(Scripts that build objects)
◇ ◇ ◇
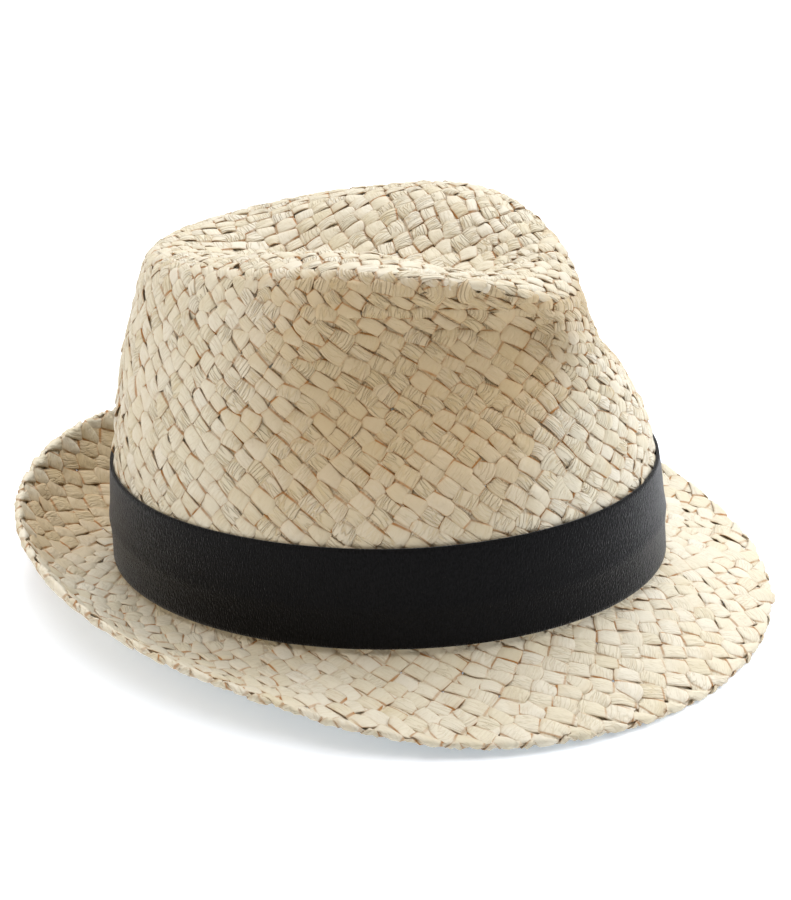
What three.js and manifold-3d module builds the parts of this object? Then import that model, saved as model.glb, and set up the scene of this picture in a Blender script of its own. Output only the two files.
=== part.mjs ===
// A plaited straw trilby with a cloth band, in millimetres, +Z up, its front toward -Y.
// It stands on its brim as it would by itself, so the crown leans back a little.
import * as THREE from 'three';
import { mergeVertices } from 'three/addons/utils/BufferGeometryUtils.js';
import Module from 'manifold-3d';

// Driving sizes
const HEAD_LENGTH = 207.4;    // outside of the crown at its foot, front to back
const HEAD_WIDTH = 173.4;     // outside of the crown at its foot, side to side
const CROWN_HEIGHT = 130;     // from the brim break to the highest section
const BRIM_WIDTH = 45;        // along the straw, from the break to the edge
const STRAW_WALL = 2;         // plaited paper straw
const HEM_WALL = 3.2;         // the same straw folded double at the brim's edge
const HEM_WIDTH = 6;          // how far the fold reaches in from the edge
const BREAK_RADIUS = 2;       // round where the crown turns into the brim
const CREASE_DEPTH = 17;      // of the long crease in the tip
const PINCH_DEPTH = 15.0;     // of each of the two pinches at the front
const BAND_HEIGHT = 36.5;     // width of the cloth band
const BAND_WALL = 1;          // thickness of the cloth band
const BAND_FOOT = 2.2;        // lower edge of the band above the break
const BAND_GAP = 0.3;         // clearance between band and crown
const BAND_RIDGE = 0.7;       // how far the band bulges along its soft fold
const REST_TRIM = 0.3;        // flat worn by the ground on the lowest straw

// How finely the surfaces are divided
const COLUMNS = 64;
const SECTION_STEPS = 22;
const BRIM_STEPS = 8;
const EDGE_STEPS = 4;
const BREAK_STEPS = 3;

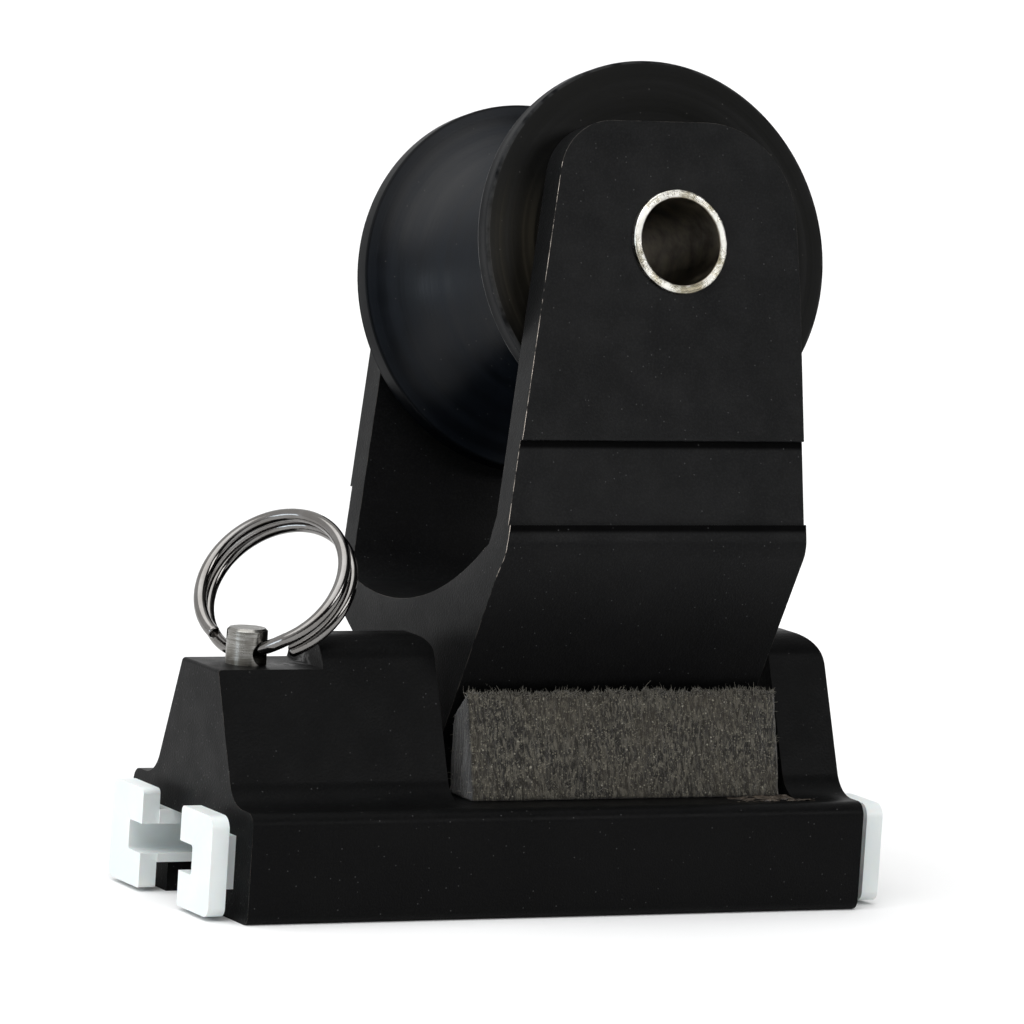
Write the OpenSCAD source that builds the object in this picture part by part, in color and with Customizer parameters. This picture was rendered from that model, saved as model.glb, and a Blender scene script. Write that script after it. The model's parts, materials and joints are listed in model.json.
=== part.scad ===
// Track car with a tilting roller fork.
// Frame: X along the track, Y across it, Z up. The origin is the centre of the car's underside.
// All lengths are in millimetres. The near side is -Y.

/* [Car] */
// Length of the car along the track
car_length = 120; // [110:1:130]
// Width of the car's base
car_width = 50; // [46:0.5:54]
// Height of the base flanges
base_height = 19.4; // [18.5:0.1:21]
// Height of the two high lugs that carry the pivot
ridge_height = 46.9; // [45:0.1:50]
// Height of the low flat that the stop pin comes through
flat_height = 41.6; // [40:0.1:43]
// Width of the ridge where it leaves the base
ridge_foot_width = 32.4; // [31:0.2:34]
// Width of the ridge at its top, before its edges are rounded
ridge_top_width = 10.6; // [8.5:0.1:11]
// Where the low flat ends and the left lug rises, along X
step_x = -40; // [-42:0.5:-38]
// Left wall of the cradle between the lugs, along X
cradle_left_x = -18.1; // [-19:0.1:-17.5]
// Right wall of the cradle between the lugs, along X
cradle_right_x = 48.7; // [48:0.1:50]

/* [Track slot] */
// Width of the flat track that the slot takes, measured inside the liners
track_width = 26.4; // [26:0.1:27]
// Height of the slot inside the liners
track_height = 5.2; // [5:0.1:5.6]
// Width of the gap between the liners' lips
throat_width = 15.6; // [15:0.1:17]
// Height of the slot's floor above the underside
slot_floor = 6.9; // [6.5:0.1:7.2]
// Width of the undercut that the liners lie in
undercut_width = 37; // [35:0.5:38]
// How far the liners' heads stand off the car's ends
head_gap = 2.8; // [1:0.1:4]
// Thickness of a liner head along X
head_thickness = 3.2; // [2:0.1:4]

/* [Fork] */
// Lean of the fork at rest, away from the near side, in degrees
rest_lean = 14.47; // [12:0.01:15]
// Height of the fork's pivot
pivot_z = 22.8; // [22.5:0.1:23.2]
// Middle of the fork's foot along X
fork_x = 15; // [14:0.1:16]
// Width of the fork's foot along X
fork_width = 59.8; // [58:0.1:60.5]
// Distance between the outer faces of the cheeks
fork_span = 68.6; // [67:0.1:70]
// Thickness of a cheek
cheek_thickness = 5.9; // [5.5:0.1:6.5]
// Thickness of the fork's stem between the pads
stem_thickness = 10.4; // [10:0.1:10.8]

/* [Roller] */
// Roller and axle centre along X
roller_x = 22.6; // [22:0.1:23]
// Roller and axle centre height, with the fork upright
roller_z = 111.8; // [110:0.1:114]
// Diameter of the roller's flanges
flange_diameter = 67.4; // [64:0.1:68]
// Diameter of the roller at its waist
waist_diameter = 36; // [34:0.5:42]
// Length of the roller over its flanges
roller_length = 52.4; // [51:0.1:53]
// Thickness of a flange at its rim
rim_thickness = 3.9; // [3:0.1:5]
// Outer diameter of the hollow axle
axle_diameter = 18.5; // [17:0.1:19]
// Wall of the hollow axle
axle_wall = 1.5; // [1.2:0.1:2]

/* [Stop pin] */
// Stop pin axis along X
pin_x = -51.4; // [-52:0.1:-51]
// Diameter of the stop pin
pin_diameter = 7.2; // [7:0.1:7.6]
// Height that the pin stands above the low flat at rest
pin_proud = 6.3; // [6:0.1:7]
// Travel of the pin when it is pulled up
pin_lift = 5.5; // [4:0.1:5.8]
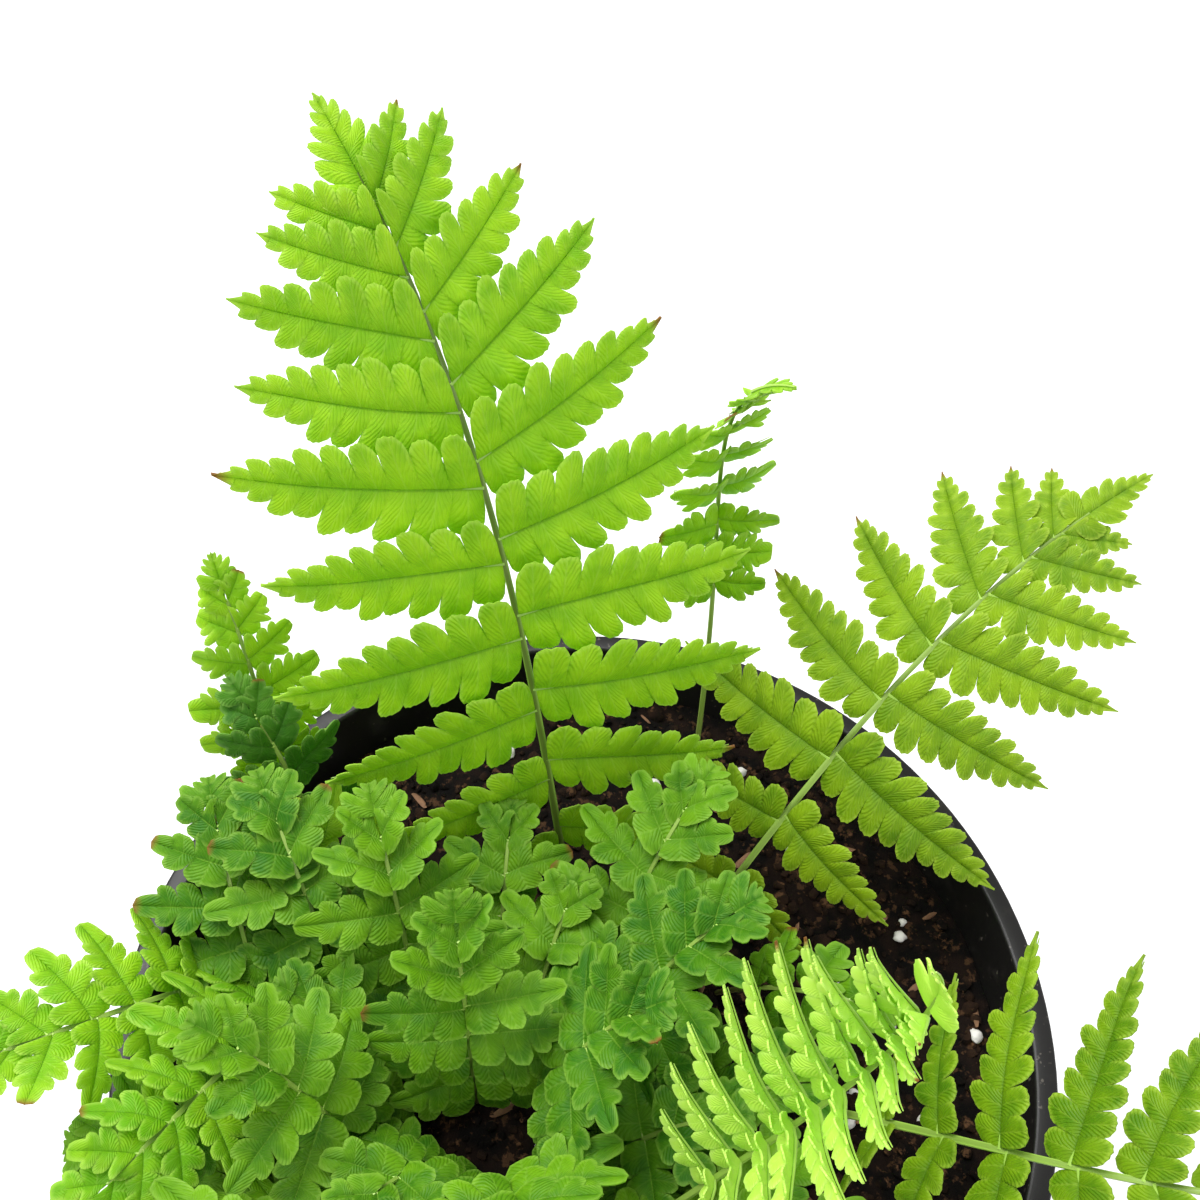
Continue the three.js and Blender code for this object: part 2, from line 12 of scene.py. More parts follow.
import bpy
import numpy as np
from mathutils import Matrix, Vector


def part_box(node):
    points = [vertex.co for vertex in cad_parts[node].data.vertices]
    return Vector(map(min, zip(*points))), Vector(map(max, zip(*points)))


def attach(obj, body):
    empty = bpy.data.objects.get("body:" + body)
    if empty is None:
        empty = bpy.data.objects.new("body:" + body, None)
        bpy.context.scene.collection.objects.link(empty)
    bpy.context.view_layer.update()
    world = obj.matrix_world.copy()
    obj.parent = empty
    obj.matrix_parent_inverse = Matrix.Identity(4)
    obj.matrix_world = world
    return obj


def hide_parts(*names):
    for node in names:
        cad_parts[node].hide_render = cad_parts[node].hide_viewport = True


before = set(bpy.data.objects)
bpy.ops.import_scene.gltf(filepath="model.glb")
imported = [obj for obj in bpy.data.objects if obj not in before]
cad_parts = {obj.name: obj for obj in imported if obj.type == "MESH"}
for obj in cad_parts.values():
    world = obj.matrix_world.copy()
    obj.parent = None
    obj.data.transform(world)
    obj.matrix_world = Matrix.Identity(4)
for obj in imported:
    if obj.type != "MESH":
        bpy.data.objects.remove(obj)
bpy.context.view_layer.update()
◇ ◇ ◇
Repeat the material above in full, quoting it exactly.

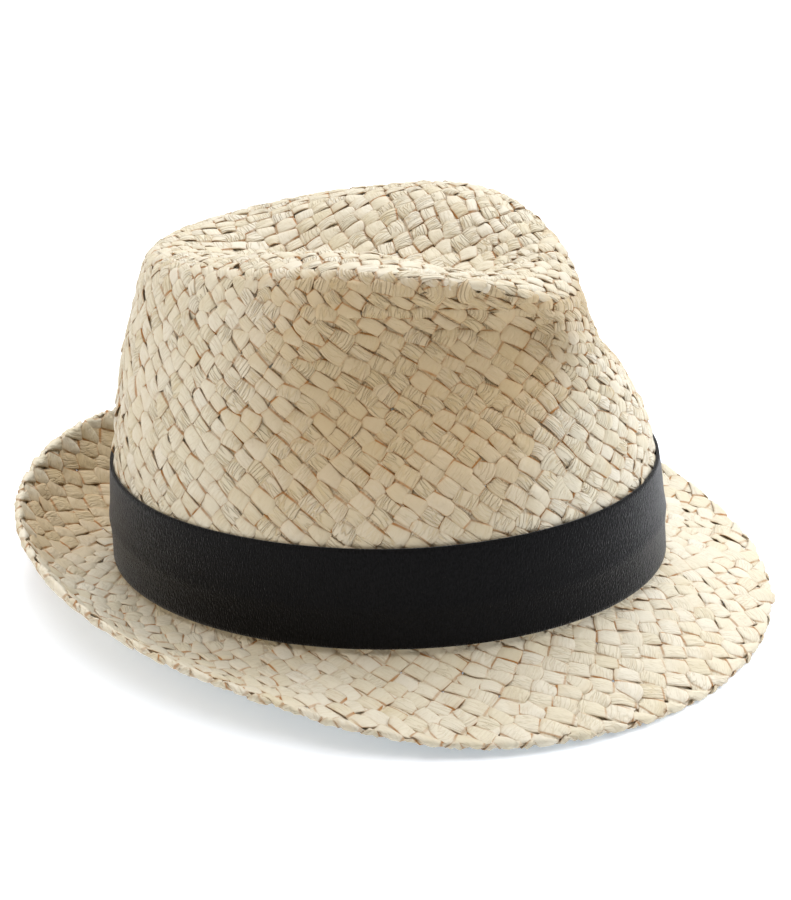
What three.js and manifold-3d module builds the parts of this object? Then import that model, saved as model.glb, and set up the scene of this picture in a Blender script of its own. Output only the two files.
=== part.mjs ===
// A plaited straw trilby with a cloth band, in millimetres, +Z up, its front toward -Y.
// It stands on its brim as it would by itself, so the crown leans back a little.
import * as THREE from 'three';
import { mergeVertices } from 'three/addons/utils/BufferGeometryUtils.js';
import Module from 'manifold-3d';

// Driving sizes
const HEAD_LENGTH = 207.4;    // outside of the crown at its foot, front to back
const HEAD_WIDTH = 173.4;     // outside of the crown at its foot, side to side
const CROWN_HEIGHT = 130;     // from the brim break to the highest section
const BRIM_WIDTH = 45;        // along the straw, from the break to the edge
const STRAW_WALL = 2;         // plaited paper straw
const HEM_WALL = 3.2;         // the same straw folded double at the brim's edge
const HEM_WIDTH = 6;          // how far the fold reaches in from the edge
const BREAK_RADIUS = 2;       // round where the crown turns into the brim
const CREASE_DEPTH = 17;      // of the long crease in the tip
const PINCH_DEPTH = 15.0;     // of each of the two pinches at the front
const BAND_HEIGHT = 36.5;     // width of the cloth band
const BAND_WALL = 1;          // thickness of the cloth band
const BAND_FOOT = 2.2;        // lower edge of the band above the break
const BAND_GAP = 0.3;         // clearance between band and crown
const BAND_RIDGE = 0.7;       // how far the band bulges along its soft fold
const REST_TRIM = 0.3;        // flat worn by the ground on the lowest straw

// How finely the surfaces are divided
const COLUMNS = 64;
const SECTION_STEPS = 22;
const BRIM_STEPS = 8;
const EDGE_STEPS = 4;
const BREAK_STEPS = 3;

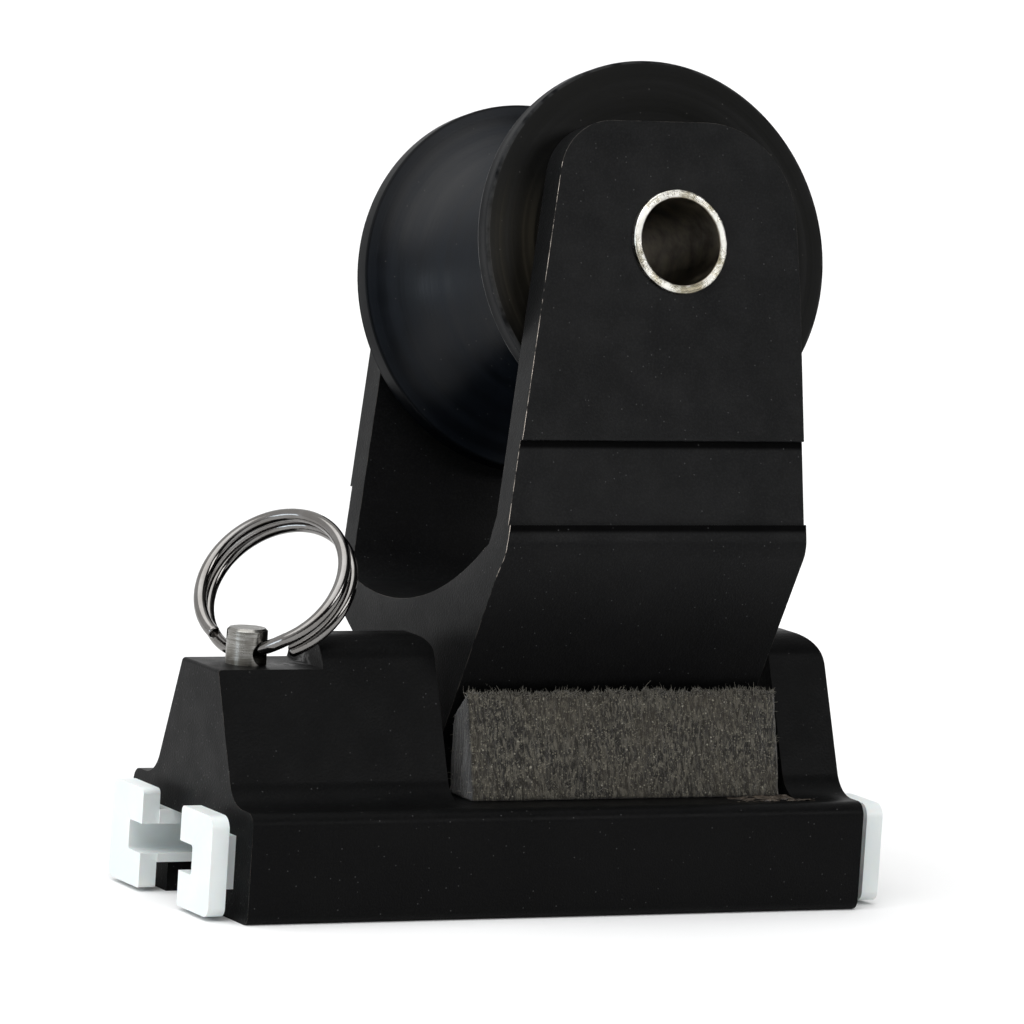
Write the OpenSCAD source that builds the object in this picture part by part, in color and with Customizer parameters. This picture was rendered from that model, saved as model.glb, and a Blender scene script. Write that script after it. The model's parts, materials and joints are listed in model.json.
=== part.scad ===
// Track car with a tilting roller fork.
// Frame: X along the track, Y across it, Z up. The origin is the centre of the car's underside.
// All lengths are in millimetres. The near side is -Y.

/* [Car] */
// Length of the car along the track
car_length = 120; // [110:1:130]
// Width of the car's base
car_width = 50; // [46:0.5:54]
// Height of the base flanges
base_height = 19.4; // [18.5:0.1:21]
// Height of the two high lugs that carry the pivot
ridge_height = 46.9; // [45:0.1:50]
// Height of the low flat that the stop pin comes through
flat_height = 41.6; // [40:0.1:43]
// Width of the ridge where it leaves the base
ridge_foot_width = 32.4; // [31:0.2:34]
// Width of the ridge at its top, before its edges are rounded
ridge_top_width = 10.6; // [8.5:0.1:11]
// Where the low flat ends and the left lug rises, along X
step_x = -40; // [-42:0.5:-38]
// Left wall of the cradle between the lugs, along X
cradle_left_x = -18.1; // [-19:0.1:-17.5]
// Right wall of the cradle between the lugs, along X
cradle_right_x = 48.7; // [48:0.1:50]

/* [Track slot] */
// Width of the flat track that the slot takes, measured inside the liners
track_width = 26.4; // [26:0.1:27]
// Height of the slot inside the liners
track_height = 5.2; // [5:0.1:5.6]
// Width of the gap between the liners' lips
throat_width = 15.6; // [15:0.1:17]
// Height of the slot's floor above the underside
slot_floor = 6.9; // [6.5:0.1:7.2]
// Width of the undercut that the liners lie in
undercut_width = 37; // [35:0.5:38]
// How far the liners' heads stand off the car's ends
head_gap = 2.8; // [1:0.1:4]
// Thickness of a liner head along X
head_thickness = 3.2; // [2:0.1:4]

/* [Fork] */
// Lean of the fork at rest, away from the near side, in degrees
rest_lean = 14.47; // [12:0.01:15]
// Height of the fork's pivot
pivot_z = 22.8; // [22.5:0.1:23.2]
// Middle of the fork's foot along X
fork_x = 15; // [14:0.1:16]
// Width of the fork's foot along X
fork_width = 59.8; // [58:0.1:60.5]
// Distance between the outer faces of the cheeks
fork_span = 68.6; // [67:0.1:70]
// Thickness of a cheek
cheek_thickness = 5.9; // [5.5:0.1:6.5]
// Thickness of the fork's stem between the pads
stem_thickness = 10.4; // [10:0.1:10.8]

/* [Roller] */
// Roller and axle centre along X
roller_x = 22.6; // [22:0.1:23]
// Roller and axle centre height, with the fork upright
roller_z = 111.8; // [110:0.1:114]
// Diameter of the roller's flanges
flange_diameter = 67.4; // [64:0.1:68]
// Diameter of the roller at its waist
waist_diameter = 36; // [34:0.5:42]
// Length of the roller over its flanges
roller_length = 52.4; // [51:0.1:53]
// Thickness of a flange at its rim
rim_thickness = 3.9; // [3:0.1:5]
// Outer diameter of the hollow axle
axle_diameter = 18.5; // [17:0.1:19]
// Wall of the hollow axle
axle_wall = 1.5; // [1.2:0.1:2]

/* [Stop pin] */
// Stop pin axis along X
pin_x = -51.4; // [-52:0.1:-51]
// Diameter of the stop pin
pin_diameter = 7.2; // [7:0.1:7.6]
// Height that the pin stands above the low flat at rest
pin_proud = 6.3; // [6:0.1:7]
// Travel of the pin when it is pulled up
pin_lift = 5.5; // [4:0.1:5.8]
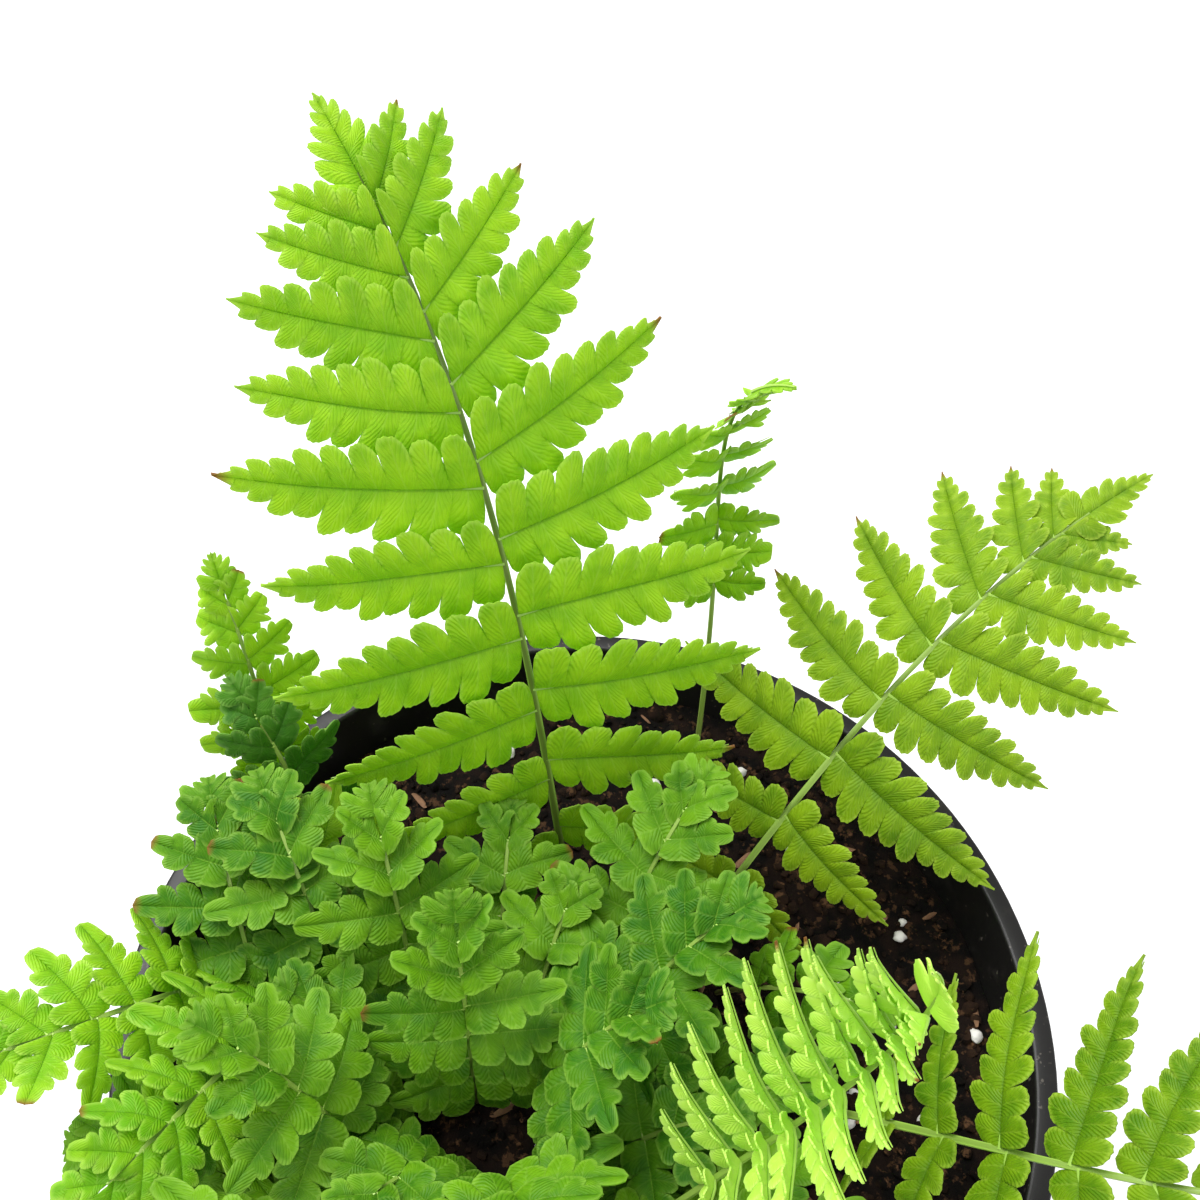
Continue the three.js and Blender code for this object: part 2, from line 12 of scene.py. More parts follow.
import bpy
import numpy as np
from mathutils import Matrix, Vector


def part_box(node):
    points = [vertex.co for vertex in cad_parts[node].data.vertices]
    return Vector(map(min, zip(*points))), Vector(map(max, zip(*points)))


def attach(obj, body):
    empty = bpy.data.objects.get("body:" + body)
    if empty is None:
        empty = bpy.data.objects.new("body:" + body, None)
        bpy.context.scene.collection.objects.link(empty)
    bpy.context.view_layer.update()
    world = obj.matrix_world.copy()
    obj.parent = empty
    obj.matrix_parent_inverse = Matrix.Identity(4)
    obj.matrix_world = world
    return obj


def hide_parts(*names):
    for node in names:
        cad_parts[node].hide_render = cad_parts[node].hide_viewport = True


before = set(bpy.data.objects)
bpy.ops.import_scene.gltf(filepath="model.glb")
imported = [obj for obj in bpy.data.objects if obj not in before]
cad_parts = {obj.name: obj for obj in imported if obj.type == "MESH"}
for obj in cad_parts.values():
    world = obj.matrix_world.copy()
    obj.parent = None
    obj.data.transform(world)
    obj.matrix_world = Matrix.Identity(4)
for obj in imported:
    if obj.type != "MESH":
        bpy.data.objects.remove(obj)
bpy.context.view_layer.update()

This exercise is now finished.